The Storage Smarts: In-Memory vs. Memmap

This is a classic trade-off: speed vs. resource usage. Qdrant is smart about it.

from qdrant_client import QdrantClient
from qdrant_client.http import models

# For all-out, hold-nothing-back speed, you keep everything in RAM.
# This is your "money is no object" scenario.
client = QdrantClient(":memory:")  # Ephemeral, for testing

# For a more realistic production setup, you'd connect to a server.
# But let's talk storage config on the collection itself.
client.create_collection(
    collection_name="my_embeddings",
    vectors_config=models.VectorParams(size=768, distance=models.Distance.COSINE),
    # This is the key bit: Optimize for high-speed search
    optimizers_config=models.OptimizersConfigDiff(
        memmap_threshold=20000  # Keep vectors under 20k in RAM. Above that, mmap them.
    )
)

The memmap_threshold is your dial.
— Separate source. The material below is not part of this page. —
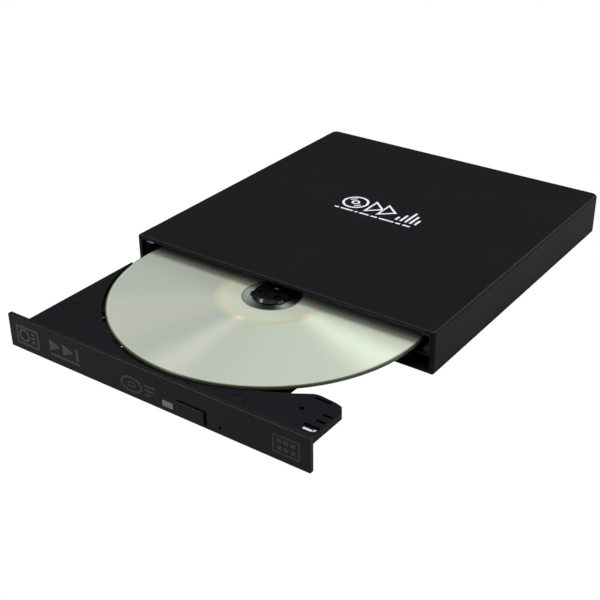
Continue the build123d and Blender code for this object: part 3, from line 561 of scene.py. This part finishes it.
def make_sky():
    """White to the eye; its light is dim up to about 24 degrees and bright from about 38."""
    world = bpy.data.worlds.new("sky")
    world.use_nodes = True
    tree = world.node_tree
    tree.nodes.clear()
    heading = add_node(tree, "ShaderNodeTexCoord").outputs["Generated"]
    height = add_node(tree, "ShaderNodeSeparateXYZ", {"Vector": heading}).outputs["Z"]
    dim, bright = 0.06, 0.32
    glow = add_node(
        tree, "ShaderNodeMapRange",
        {"Value": height, "From Min": 0.41, "From Max": 0.62, "To Min": dim, "To Max": bright},
        interpolation_type="SMOOTHSTEP").outputs["Result"]
    light = {"Color": (0.97, 0.99, 1.0, 1), "Strength": glow}
    lighting = add_node(tree, "ShaderNodeBackground", light).outputs[0]
    white = add_node(tree, "ShaderNodeBackground", {"Color": WHITE, "Strength": 1.0}).outputs[0]
    seen = add_node(tree, "ShaderNodeLightPath").outputs["Is Camera Ray"]
    mixed = add_node(tree, "ShaderNodeMixShader", {0: seen, 1: lighting, 2: white}).outputs[0]
    add_node(tree, "ShaderNodeOutputWorld", {"Surface": mixed})
    bpy.context.scene.world = world


def make_lights():
    """Soft lamps: one overhead, two that catch the upper edges and the disc, one at the right."""
    target, reach = Vector((0, 0, 0.01)), 0.9
    # name, heading, width, height, watts, colour
    lamps = (
        ("overhead", (0.08, -0.12, 1.1), 0.5, 0.4, 6.4, (1, 1, 1)),
        ("back_right", (0.488, 0.708, 0.51), 0.5, 0.32, 2.0, (0.93, 0.98, 1.0)),
        ("front_left", (-0.51, -0.488, 0.708), 0.4, 0.3, 2.3, (1, 1, 1)),
        ("right", (0.85, -0.5, 0.25), 0.4, 0.3, 0.6, (0.72, 0.95, 1.0)),
    )
    for name, heading, width, height, watts, colour in lamps:
        lamp = bpy.data.lights.new(name, "AREA")
        lamp.shape = "RECTANGLE"
        lamp.size, lamp.size_y = width, height
        lamp.energy = watts
        lamp.color = colour
        holder = bpy.data.objects.new(name, lamp)
        bpy.context.scene.collection.objects.link(holder)
        place = Vector(heading) * reach
        turned = (target - place).to_track_quat("-Z", "Y").to_matrix().to_4x4()
        holder.matrix_world = Matrix.Translation(place) @ turned


finishes = make_finishes()
in_mouth, whole_guide = 8 * MM, 90 * MM
# The chassis pan, cover and right guide carry painted shade in the mouth of the case
dress_nodes(finishes, {
    "chassis_pan": mouth_shade_sheet(
        "pan_front", "chassis_pan", in_mouth, ("LESS_THAN", -59.8 * MM, 14.0 * MM)),
    "chassis_cover": mouth_shade_sheet("cover_front", "chassis_cover", in_mouth),
    "right_guide": mouth_shade_sheet(
        "guide_front", "right_guide", whole_guide, ("GREATER_THAN", 0.0, 9.2 * MM)),
})
print_lid_mark(ink_and_painted_highlight("white_ink", srgb(236, 238, 242), srgb(206, 208, 214)))
print_bezel_marks({
    "bright": ink_and_painted_highlight("grey_ink", srgb(72, 78, 82), srgb(60, 66, 70)),
    "violet": ink_and_painted_highlight("violet_grey_ink", srgb(62, 60, 66), srgb(52, 50, 56)),
    "faint": ink_and_painted_highlight("faint_ink", srgb(45, 50, 54), srgb(38, 42, 46)),
})
# Painted highlight: pale bars where the wing shows a bright highlight
paint_wing_highlight(ink_and_painted_highlight("pale_painted_highlight", srgb(214, 216, 218), srgb(186, 188, 190)))
make_camera()
make_floor()
make_sky()
make_lights()
bpy.context.scene.view_settings.view_transform = "Standard"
Vectors for collections smaller than this threshold live entirely in RAM—blazingly fast. For larger collections, Qdrant seamlessly switches to memory-mapping files. This uses the OS’s virtual memory system to only load the bits of the data it needs into RAM as it searches. It’s slower than pure RAM, but it’s a graceful degradation that lets you work with datasets vastly larger than your available memory without your server melting into a puddle of slag.
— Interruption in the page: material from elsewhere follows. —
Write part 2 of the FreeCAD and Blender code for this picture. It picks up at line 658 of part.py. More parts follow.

The Real Magic: Quantization and Scalar Quantization

Throwing hardware at the problem is expensive and boring. Being clever is cheap and cool. Qdrant’s killer feature for massive datasets is quantization. It sounds complex, but the concept is simple: instead of using 32-bit floats for every single number in your vectors, you can downsize them to 8-bit integers. This shrinks your index by 4x, which fits more into your CPU’s fast caches and speeds up distance calculations immensely.

The “scalar” part means it does this on a per-dimension basis, which is simpler and faster than more complex methods. The best part? You can often enable this with almost no perceptible loss in accuracy.
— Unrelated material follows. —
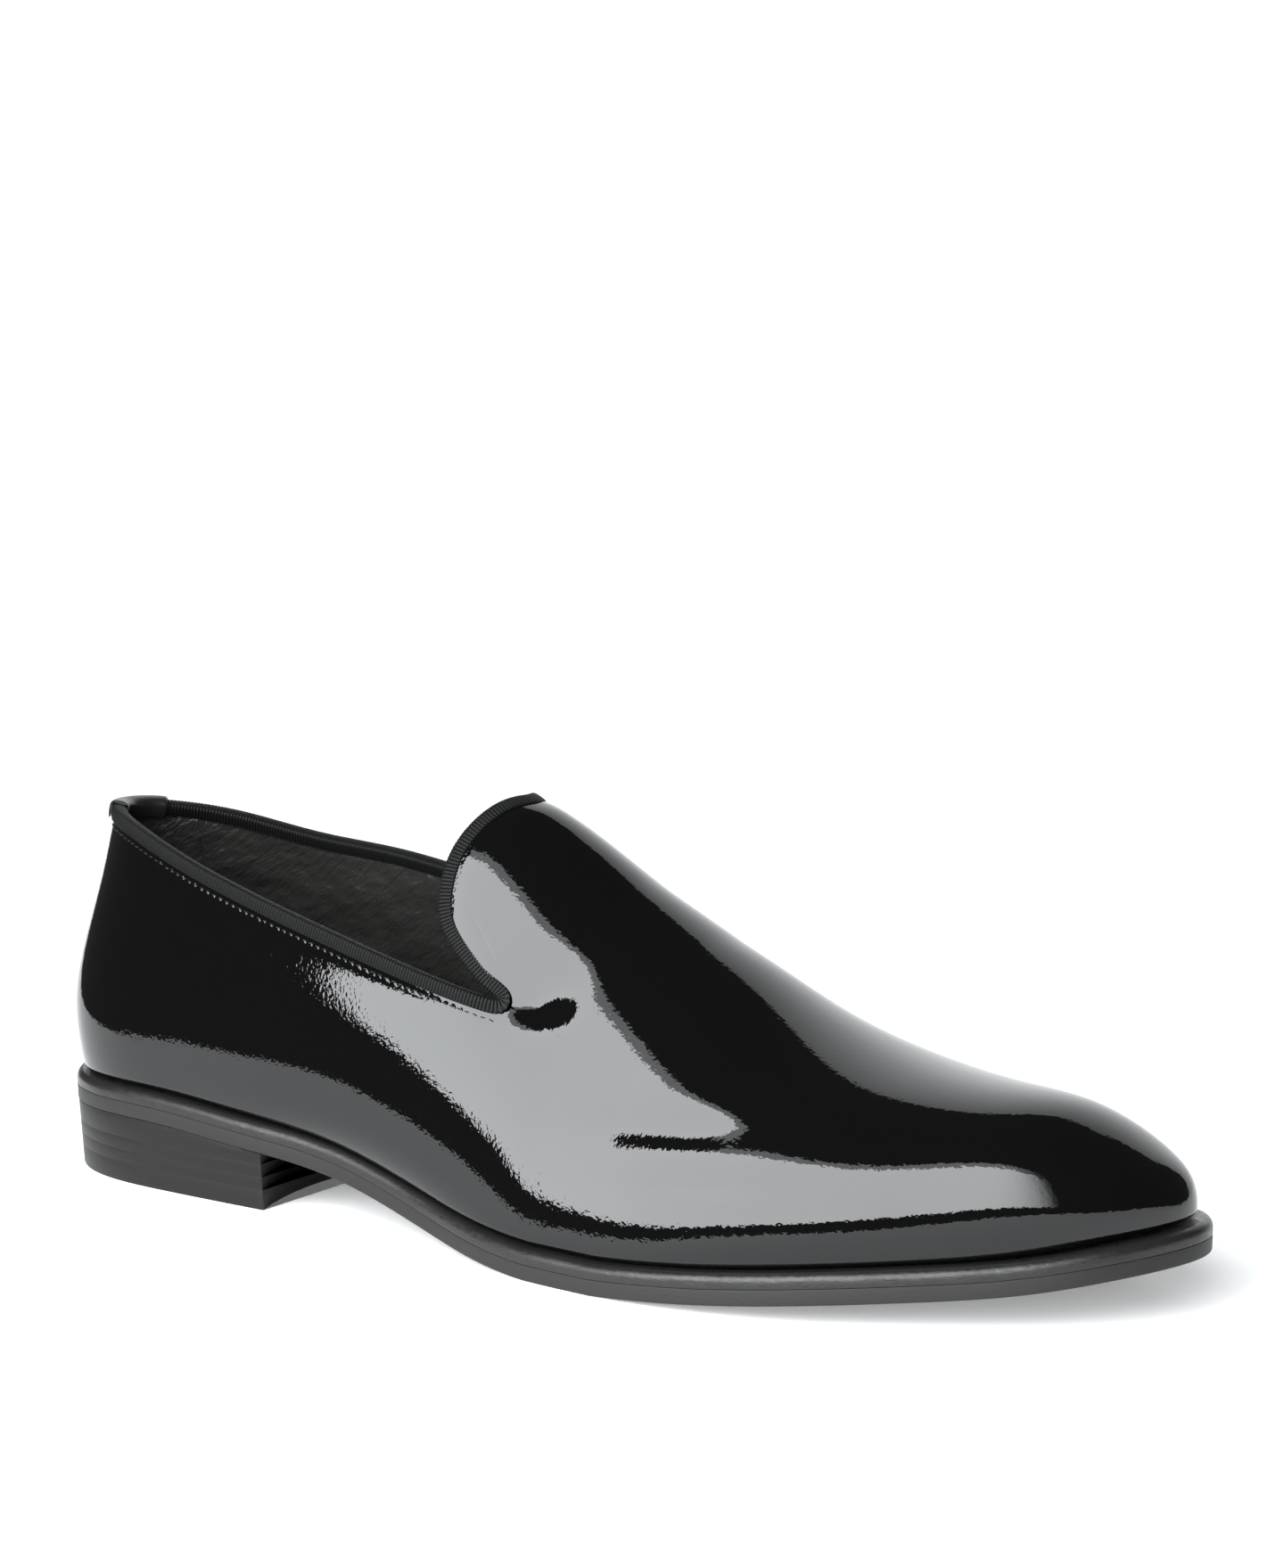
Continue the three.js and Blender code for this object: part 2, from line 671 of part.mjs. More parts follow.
const pieces = [
  ['upper', makeUpper(), patentLeather],
  ['insole', makePlate(1, soleSteps, squareEdge, (t) => insoleBaseAt(t) + insoleThickness,
    insoleBaseAt, insoleOut), insoleLeather],
  ['midsole', makePlate(1, soleSteps, roundedEdge, soleTopAt, midsoleBaseAt, edgeOut), soleLeather],
  ['outsole', makePlate(1, soleSteps, flatEdge, (t) => groundAt(t) + outsoleThickness,
    groundAt, edgeOut), soleLeather],
  ['heel_wedge', makeHeelLayer((t) => groundAt(t) - clearance, layerTop(wedgeBase)), heelLeather],
  ['heel_lift_upper', makeHeelLayer(layerTop(wedgeBase), layerTop(wedgeBase - liftThickness)), heelLeather],
  ['heel_lift_lower', makeHeelLayer(layerTop(topPieceThickness + liftThickness),
    layerTop(topPieceThickness)), heelLeather],
  ['heel_top_piece', makeHeelLayer(layerTop(topPieceThickness), layerTop(0)), heelLeather],
  ['quarter_binding', makeFold(quarterParts(), bindingGap, bindingThickness, bindingLeg), grosgrain],
  ['vamp_binding', makeFold(vampParts(), bindingGap, bindingThickness, bindingLeg), grosgrain],
  ['back_tab', makeFold(tabParts(), tabGap, tabThickness, tabLeg), smoothLeather],
];

const shoe = new THREE.Group();
for (const [name, geometry, material] of pieces) {
  const mesh = new THREE.Mesh(geometry, material);
  mesh.name = name;
  shoe.add(mesh);
}

// The origin is at the middle of the shoe's box, on the floor.
const box = new THREE.Box3().setFromObject(shoe);
const middle = box.getCenter(new THREE.Vector3());
shoe.position.set(-middle.x, -middle.y, -box.min.z);

export default shoe;
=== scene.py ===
import math
import bmesh
import bpy
import numpy as np
from mathutils import Matrix, Vector


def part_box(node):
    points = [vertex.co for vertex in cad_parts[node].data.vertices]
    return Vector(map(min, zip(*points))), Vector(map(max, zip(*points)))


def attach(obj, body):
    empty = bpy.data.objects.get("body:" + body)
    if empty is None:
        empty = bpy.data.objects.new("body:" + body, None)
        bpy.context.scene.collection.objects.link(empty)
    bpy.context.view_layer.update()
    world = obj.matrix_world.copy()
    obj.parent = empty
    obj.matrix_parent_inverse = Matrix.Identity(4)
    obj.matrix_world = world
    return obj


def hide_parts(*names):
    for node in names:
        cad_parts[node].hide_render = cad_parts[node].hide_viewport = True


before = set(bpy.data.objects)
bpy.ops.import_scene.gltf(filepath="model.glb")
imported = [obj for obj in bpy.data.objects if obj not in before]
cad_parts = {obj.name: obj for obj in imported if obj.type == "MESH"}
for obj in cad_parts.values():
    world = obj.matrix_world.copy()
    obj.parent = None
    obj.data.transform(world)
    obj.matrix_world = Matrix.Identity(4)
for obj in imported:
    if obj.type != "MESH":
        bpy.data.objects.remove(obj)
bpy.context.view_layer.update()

# A right slip-on dress shoe in black patent leather. Lengths are in millimetres until a mesh is made.
# +X runs to the toe, +Y to the inner side, +Z up.

last = {
    "length": 299.3, "ballHalf": 48, "crown": 97, "heelRise": 17, "toeSpring": 13,
    "groundFlat": 0.3, "backHeight": 66, "backLean": 11.5, "backReach": 120,
}
upper = {
    "wall": 1.8, "swell": 2.6, "swellHeight": 5, "swellEase": 9, "turnRadius": 1.6, "notchLift": 0.9,
    "skin": 1.0,  # patent leather, the rest of the wall is lining
    "toplineSteps": 120, "throatSteps": 66, "lowRows": 42, "vampSteps": 150, "toeLowShare": 0.45,
    "rowPower": 1.6,  # rows lie closer together near the sole
    "lowFar": 60,  # added to the distance from the cut edge for the vamp's rows below the notch
}
sole = {
    "clearance": 0.3, "outsole": 3.4, "midsole": 3.4, "insole": 2.4, "insoleGap": 0.6,
    "edgeHeel": 2.2, "edgeWaist": 1.3, "edgeForefoot": 2.5, "edgeToe": 3.5, "cadSteps": 44, "steps": 150,
    # Radii of each edge's top and bottom corners, and how far the outsole reaches into the gap above it.
    "sockRound": (0.6, 0.6), "midsoleRound": (1.9, 0.15), "outsoleRound": (0.12, 0.45), "outsoleLap": 0.24,
    # Where the edge changes width: the share of the length where a change starts, and how far it runs.
    "waistStart": (0.22, 0.13), "waistEnd": (0.45, 0.15), "forefoot": (0.4, 0.2), "toe": (0.8, 0.2),
}
heel = {
    "length": 81, "breastDepth": 6.5, "taper": 1.0, "lip": 0.15, "topPiece": 5, "lift": 3.2,
    "curveHalf": 32.63, "steps": 60, "layerEdge": 0.04, "wedgeSink": 0.03,
    "breastFrom": 0.2, "breastUntil": 0.5, "breastTrials": 600,  # the stations that the breast lies between
}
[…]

# Continuing from the previous example, let's create a collection with quantization
client.create_collection(
    collection_name="my_quantized_embeddings",
    vectors_config=models.VectorParams(size=768, distance=models.Distance.COSINE),
    optimizers_config=models.OptimizersConfigDiff(memmap_threshold=20000),
    # Here's the quantization config
    quantization_config=models.ScalarQuantization(
        scalar=models.ScalarQuantizationConfig(
            type=models.ScalarType.INT8,
            quantile=0.99,  # Use the 0.99 quantile as the max value for scaling
            always_ram=True,  # Keep the quantized vectors always in RAM for speed
        ),
    ),
)

The quantile parameter is the real insight here. You don’t want a single extreme outlier value to dictate the scaling for your entire dataset, making everything else less precise. By using the 0.99 quantile, you ignore the top 1% of outliers, leading to a much more representative and accurate scaling transformation. This is the kind of thoughtful design that shows the Qdrant team actually runs this stuff themselves.

The Pitfall: Filtered Search and the Curse of Cardinality

Here’s where everyone stumbles. You don’t just want similar vectors; you want similar vectors that also have a specific user_id, and are published=True, and were created in the last week. This is filtered search.

The pitfall is filter cardinality. Applying a filter after doing a full vector search is inefficient. Applying it before can be disastrous if your filter is too strict.

Imagine you have a billion vectors, but your filter WHERE user_id = '123' only returns 10 vectors. If you filter first, your super-optimized vector search is now only running on 10 points, which is utterly useless. The query planner might even choose a completely wrong index.

Qdrant handles this by using a two-pronged approach with its search API:

from qdrant_client.models import Filter, FieldCondition, MatchValue

# This is how you do it right.
results = client.search(
    collection_name="my_quantized_embeddings",
    query_vector=[0.1, 0.2, 0.3, ...],  # your query embedding
    query_filter=Filter(  # Apply a structured filter
        must=[
            FieldCondition(key="user_id", match=MatchValue(value="user_123")),
            FieldCondition(key="is_published", match=MatchValue(value=True))
        ]
    ),
    limit=10,
)

The trick is that Qdrant’s engine is designed to intertwine the filtering and search processes efficiently. It uses the filter to narrow down the candidate list as it’s searching, not just before or after. But you still need to be mindful. If your filter is extremely selective (returning < 0.1% of points), you might be better off storing a separate, smaller collection for that user. It’s a trade-off between storage duplication and query latency, and you have to measure it for your own use case. There’s no free lunch, but Qdrant at least gives you a well-stocked kitchen to cook in.